A Third of Christian Young Adults Don’t Think Tithing Is Biblical

To tithe or not to tithe? That seems to be the question on the minds of many young Christians these days.

According to a recent study by Lifeway Research, only 66 percent of respondents aged 18 to 34 believe that tithing is a biblical commandment that applies today, compared to 77 percent of churchgoers overall.

The study, conducted online with a sample of 1,002 American Protestant churchgoers, found those who attend worship services more frequently are more likely to believe in tithing. Eighty percent of respondents who attend a worship service at least four times a month agreed that tithing is a biblical commandment, compared to 72 percent of those who attend one to three times a month.

But why are young adults less likely to believe in tithing? The study didn’t provide definitive answers, but there are a few possibilities.

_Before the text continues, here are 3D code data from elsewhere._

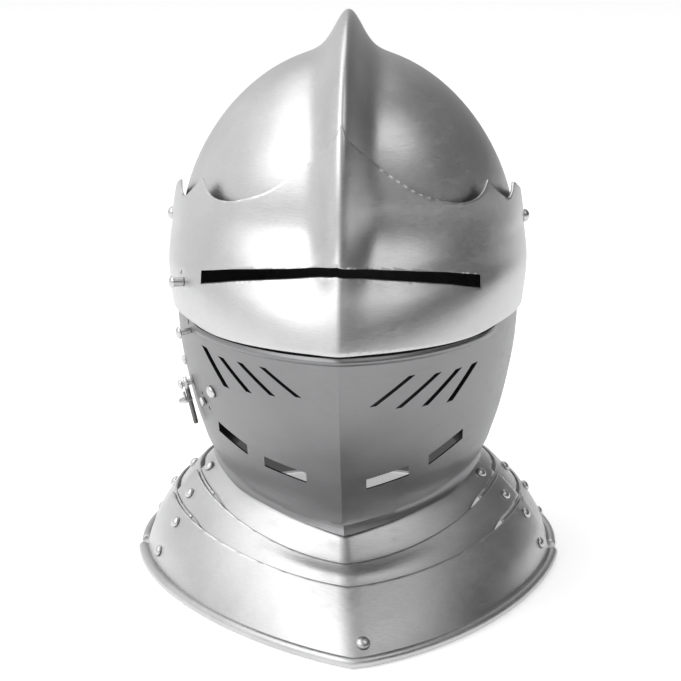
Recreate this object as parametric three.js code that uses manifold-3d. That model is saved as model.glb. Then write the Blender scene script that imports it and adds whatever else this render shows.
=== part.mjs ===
// Close helmet of steel plate: a combed skull, a visor and a bevor that turn on one pair of pivots,
// and a gorget of three lames in front and three behind, the last of each with a rolled rim.
// Millimetres, +Z up, the face towards -Y, standing on the rolled rim of the gorget.
import * as THREE from "three";
import { mergeVertices } from "three/addons/utils/BufferGeometryUtils.js";
import Module from "manifold-3d";

const wasm = await Module();
wasm.setup();

// Driving sizes of the head piece, measured from the pivots
const pivotHeight = 212; // above the surface that the rim stands on
const skullHalfWidth = 97.5;
const crownRadius = 99; // to the crown and to the brow, under the comb
const crownFullness = 0.62; // 0.5 is a round dome, more is a keeled one
const napeDepth = 118;
const combHeight = 21;
const combSpread = 10.5; // half the comb's breadth at a third of its height
const neckDrop = 146; // down to the narrowest part of the neck
const neckOverhang = 6; // the skull's edge below the narrowest part

// Plates and the room between them
const skullPlate = 1.6;
const visorPlate = 1.5;
const bevorPlate = 1.5;
const lamePlate = 1.3;
const bevorClearance = 1.5; // skull to bevor, at the sides
const visorClearance = 1.6; // bevor to visor, at the sides
const browClearance = 2.5; // skull and comb to visor, over the brow
const lameGap = 0.5; // one lame to the next
const neckRoom = 1.7; // the skull's neck to the innermost lame
const seatGap = 0.3; // a rivet's head to its plate

// Face opening of the skull, seen from the side
const browEdge = 14; // above the pivots
const cheekEdge = 30; // ahead of the pivots
const browCorner = 18;

// Visor
const prowReach = 147; // pivots to the visor's lower edge, ahead
const visorWrap = 106; // degrees round from the front to the rear end
const ridgeSpread = 11.5; // half the breadth of the ridge that goes over the comb
const sightHalfLength = 77.5;
const sightShift = 1.5; // of its middle, towards the wearer's right
const sightHeight = 4.8; // in the middle

// Bevor
const bevorReach = 146; // pivots to its upper rim, ahead
const bevorWrap = 97; // degrees round from the front to the rear edge
const rimTurn = 1.6; // how far the upper rim is turned out
const rimBand = 4.5; // height of the turned rim
const breathWidth = 3.6; // of the slanting slits, from side to side
const slotHeight = 7.6; // of the lower slots

// Gorget, at the outside of the innermost lame
const gorgetHalfWidth = 121;
const gorgetFront = 160; // pivots to the rim, ahead
const gorgetBack = 136;
const gorgetShift = 14; // how far behind the pivots the rim is widest
const rollRadius = 3;
const frontLameWrap = 80; // degrees round from the front to a front lame's end
const keelLean = 4; // degrees that the front keel has turned towards the wearer's left at the rim
const backLameStart = 60; // degrees round from the front to a back lame's end
const rollGap = 4; // degrees between the front roll's end and the back one's

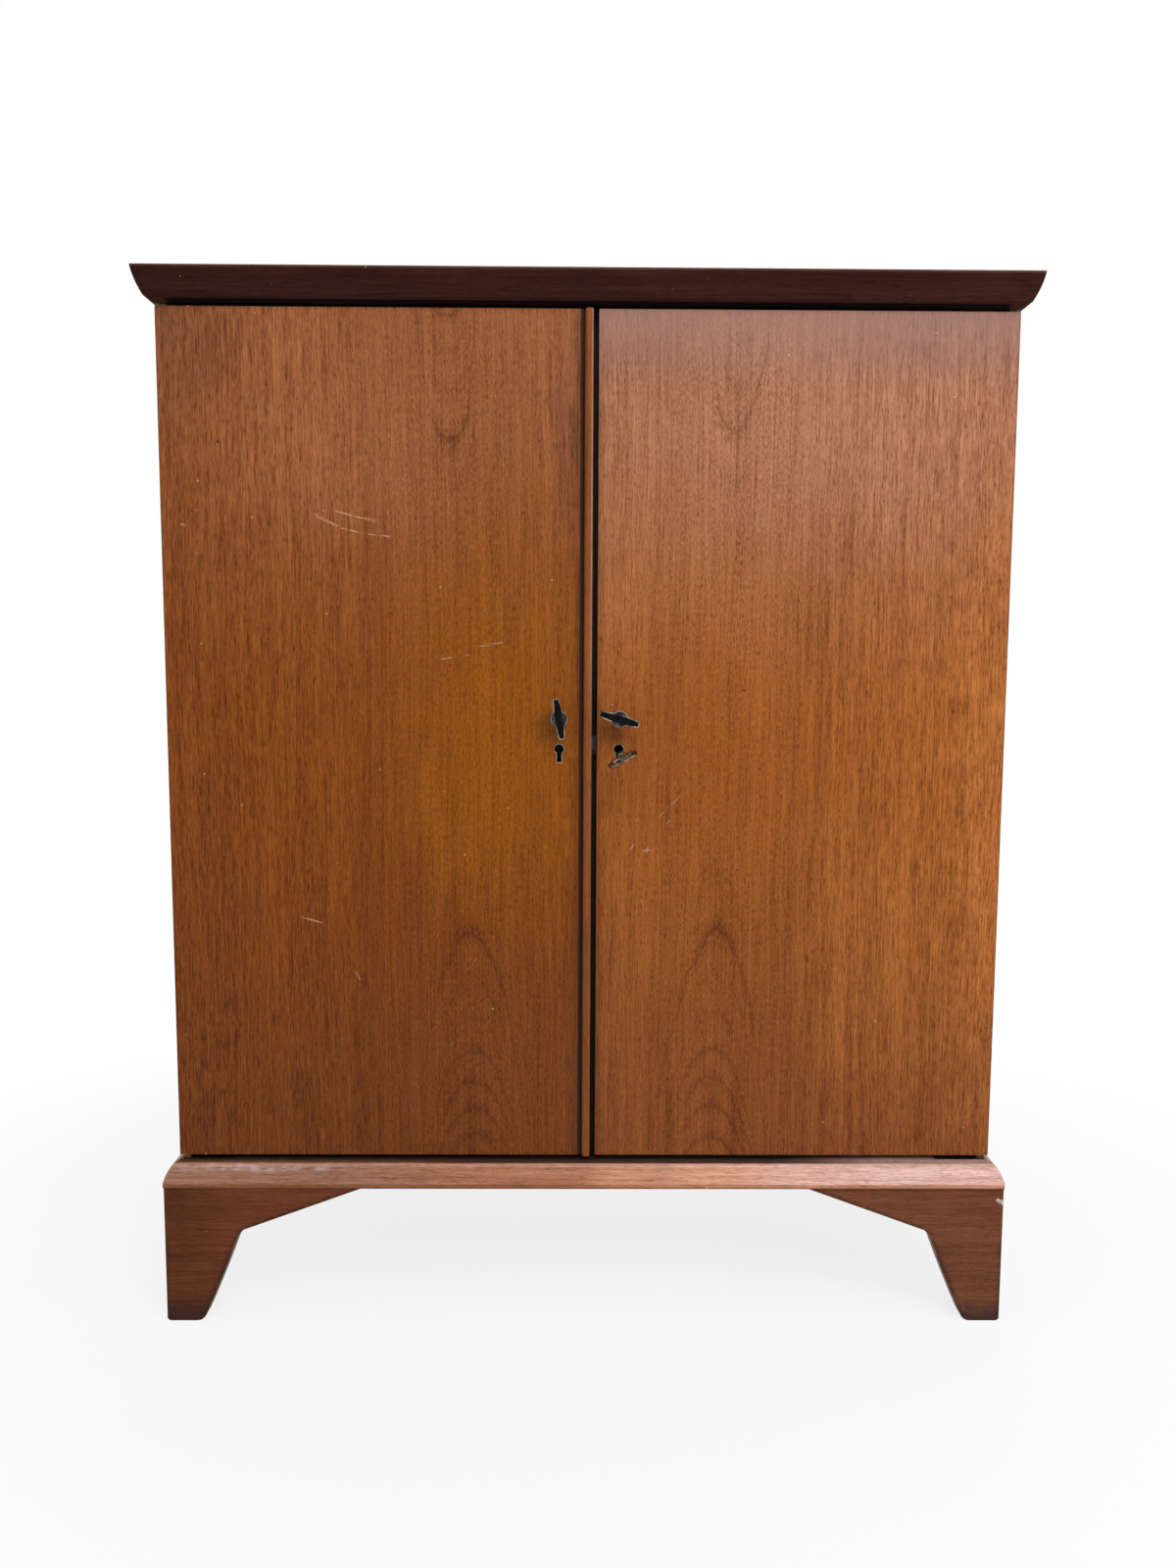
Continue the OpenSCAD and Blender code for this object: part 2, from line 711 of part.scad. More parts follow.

For starters, it’s no secret that many young adults are struggling financially. They may be burdened with student loan debt, facing high rent or mortgage payments, or struggling to find a job that pays a living wage. In these circumstances, it can be difficult to justify giving 10 percent of one’s income to a church.

Studies also show that millennials and Gen Z are often skeptical of institutions and traditional authority figures. They may question the validity of tithing as a biblical commandment, especially if they feel that the church is more interested in their money than in their spiritual well-being.

Additionally, the Lifeway study suggested young adults may simply not be getting enough teaching on the subject of tithing. As Lifeway Research Executive Director Scott McConnell noted in a statement about the study, a lack of teaching on tithing may be contributing to this trend.

“Giving 10 percent of your earnings to God is still a widespread standard among churchgoers,” McConnell said. “The small decline in considering tithing a command appears to be more from a lack of teaching on the subject than a rejection of such teaching.”